> [TASK GOAL]:
Out of all the lines below, count those with the word "JSON". Give the number only.

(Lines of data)
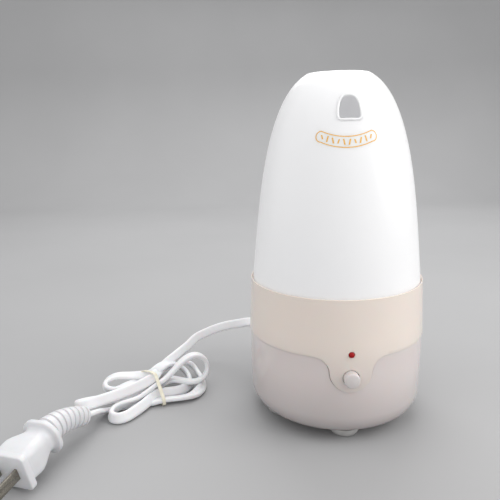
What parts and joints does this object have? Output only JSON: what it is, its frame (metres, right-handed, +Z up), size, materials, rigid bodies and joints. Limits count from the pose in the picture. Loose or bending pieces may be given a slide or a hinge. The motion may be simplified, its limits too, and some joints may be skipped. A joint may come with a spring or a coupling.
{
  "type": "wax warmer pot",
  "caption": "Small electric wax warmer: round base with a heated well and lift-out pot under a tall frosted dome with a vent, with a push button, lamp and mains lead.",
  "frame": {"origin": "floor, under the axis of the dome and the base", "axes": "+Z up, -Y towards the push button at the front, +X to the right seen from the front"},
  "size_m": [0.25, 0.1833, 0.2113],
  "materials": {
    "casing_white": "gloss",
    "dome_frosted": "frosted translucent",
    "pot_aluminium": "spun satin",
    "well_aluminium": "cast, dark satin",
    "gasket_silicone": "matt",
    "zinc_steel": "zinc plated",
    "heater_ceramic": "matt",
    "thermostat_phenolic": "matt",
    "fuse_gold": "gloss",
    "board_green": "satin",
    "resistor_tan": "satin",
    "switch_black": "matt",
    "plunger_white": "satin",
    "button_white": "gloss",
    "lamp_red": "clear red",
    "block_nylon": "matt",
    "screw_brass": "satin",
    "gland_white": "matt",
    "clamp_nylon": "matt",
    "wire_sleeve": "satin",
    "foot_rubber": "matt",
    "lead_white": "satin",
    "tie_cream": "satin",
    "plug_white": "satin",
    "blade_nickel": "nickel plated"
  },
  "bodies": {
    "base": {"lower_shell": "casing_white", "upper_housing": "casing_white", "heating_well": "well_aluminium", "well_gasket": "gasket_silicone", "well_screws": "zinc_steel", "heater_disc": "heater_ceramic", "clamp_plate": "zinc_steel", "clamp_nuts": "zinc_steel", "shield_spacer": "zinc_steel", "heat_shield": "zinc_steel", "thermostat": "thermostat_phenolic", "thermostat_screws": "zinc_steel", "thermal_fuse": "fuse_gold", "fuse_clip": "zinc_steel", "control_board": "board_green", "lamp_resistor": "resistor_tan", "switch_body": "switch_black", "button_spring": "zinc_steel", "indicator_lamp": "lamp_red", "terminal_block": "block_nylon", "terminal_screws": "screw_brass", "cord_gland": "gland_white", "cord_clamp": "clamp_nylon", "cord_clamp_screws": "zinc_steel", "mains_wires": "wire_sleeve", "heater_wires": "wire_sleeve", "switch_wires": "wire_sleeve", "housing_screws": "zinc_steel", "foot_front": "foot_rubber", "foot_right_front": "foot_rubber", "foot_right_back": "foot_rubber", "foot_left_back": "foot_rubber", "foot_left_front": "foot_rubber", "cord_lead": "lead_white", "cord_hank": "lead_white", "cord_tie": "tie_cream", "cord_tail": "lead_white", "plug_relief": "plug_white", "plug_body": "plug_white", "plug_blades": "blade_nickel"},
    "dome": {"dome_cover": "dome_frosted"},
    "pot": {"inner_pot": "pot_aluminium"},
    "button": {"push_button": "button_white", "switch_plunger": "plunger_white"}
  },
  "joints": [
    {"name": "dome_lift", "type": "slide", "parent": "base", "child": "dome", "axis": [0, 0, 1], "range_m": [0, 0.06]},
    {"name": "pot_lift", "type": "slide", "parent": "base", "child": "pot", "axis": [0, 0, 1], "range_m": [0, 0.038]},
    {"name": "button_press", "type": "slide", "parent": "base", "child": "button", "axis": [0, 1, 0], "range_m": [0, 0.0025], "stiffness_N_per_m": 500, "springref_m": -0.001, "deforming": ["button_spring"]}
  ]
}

---

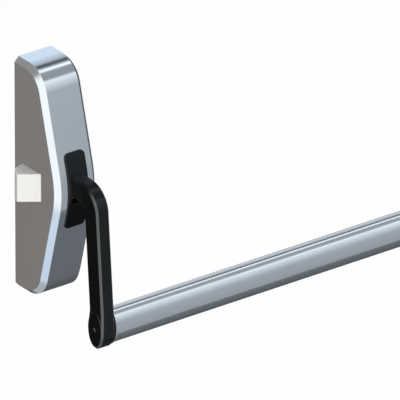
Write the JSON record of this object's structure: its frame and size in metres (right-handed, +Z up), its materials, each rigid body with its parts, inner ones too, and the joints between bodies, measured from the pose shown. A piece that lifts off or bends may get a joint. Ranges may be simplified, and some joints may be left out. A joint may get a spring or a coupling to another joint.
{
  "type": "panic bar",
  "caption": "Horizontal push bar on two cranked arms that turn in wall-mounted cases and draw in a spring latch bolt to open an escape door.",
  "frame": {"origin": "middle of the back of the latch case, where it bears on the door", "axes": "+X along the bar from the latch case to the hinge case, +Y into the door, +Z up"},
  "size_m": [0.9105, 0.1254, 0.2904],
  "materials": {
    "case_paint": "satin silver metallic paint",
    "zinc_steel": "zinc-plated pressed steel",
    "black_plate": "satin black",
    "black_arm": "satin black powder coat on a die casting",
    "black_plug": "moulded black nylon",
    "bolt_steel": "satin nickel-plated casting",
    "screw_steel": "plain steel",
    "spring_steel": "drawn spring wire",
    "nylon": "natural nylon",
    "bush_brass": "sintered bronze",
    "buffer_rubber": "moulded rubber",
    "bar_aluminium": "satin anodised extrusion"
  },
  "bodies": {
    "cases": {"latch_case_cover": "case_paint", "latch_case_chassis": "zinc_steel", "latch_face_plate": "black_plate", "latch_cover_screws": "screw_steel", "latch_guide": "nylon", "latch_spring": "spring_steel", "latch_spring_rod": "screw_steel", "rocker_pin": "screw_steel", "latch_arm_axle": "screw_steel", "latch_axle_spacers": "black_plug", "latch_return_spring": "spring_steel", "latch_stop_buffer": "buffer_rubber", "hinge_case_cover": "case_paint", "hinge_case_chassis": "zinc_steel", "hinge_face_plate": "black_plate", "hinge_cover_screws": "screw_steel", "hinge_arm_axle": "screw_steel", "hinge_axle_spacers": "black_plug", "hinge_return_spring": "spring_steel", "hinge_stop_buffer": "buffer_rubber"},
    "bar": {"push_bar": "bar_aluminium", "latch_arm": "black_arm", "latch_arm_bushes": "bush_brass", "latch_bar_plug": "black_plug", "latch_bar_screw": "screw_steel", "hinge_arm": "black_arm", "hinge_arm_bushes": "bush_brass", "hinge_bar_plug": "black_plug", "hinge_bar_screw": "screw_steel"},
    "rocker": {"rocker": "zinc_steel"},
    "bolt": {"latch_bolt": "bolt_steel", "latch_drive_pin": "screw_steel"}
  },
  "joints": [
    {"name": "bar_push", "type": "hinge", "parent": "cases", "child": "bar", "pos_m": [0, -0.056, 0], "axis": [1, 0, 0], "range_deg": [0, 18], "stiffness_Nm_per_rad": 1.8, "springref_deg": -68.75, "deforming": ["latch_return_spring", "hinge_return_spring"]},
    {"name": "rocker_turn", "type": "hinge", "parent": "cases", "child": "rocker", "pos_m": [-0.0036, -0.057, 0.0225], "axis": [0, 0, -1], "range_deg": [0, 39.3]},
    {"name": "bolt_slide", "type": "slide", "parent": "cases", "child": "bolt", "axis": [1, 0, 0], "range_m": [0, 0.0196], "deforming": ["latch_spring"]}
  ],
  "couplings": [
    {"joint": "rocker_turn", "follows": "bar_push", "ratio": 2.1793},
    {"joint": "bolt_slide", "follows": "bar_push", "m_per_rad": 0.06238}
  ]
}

> [WRITTEN RESPONSE]:
2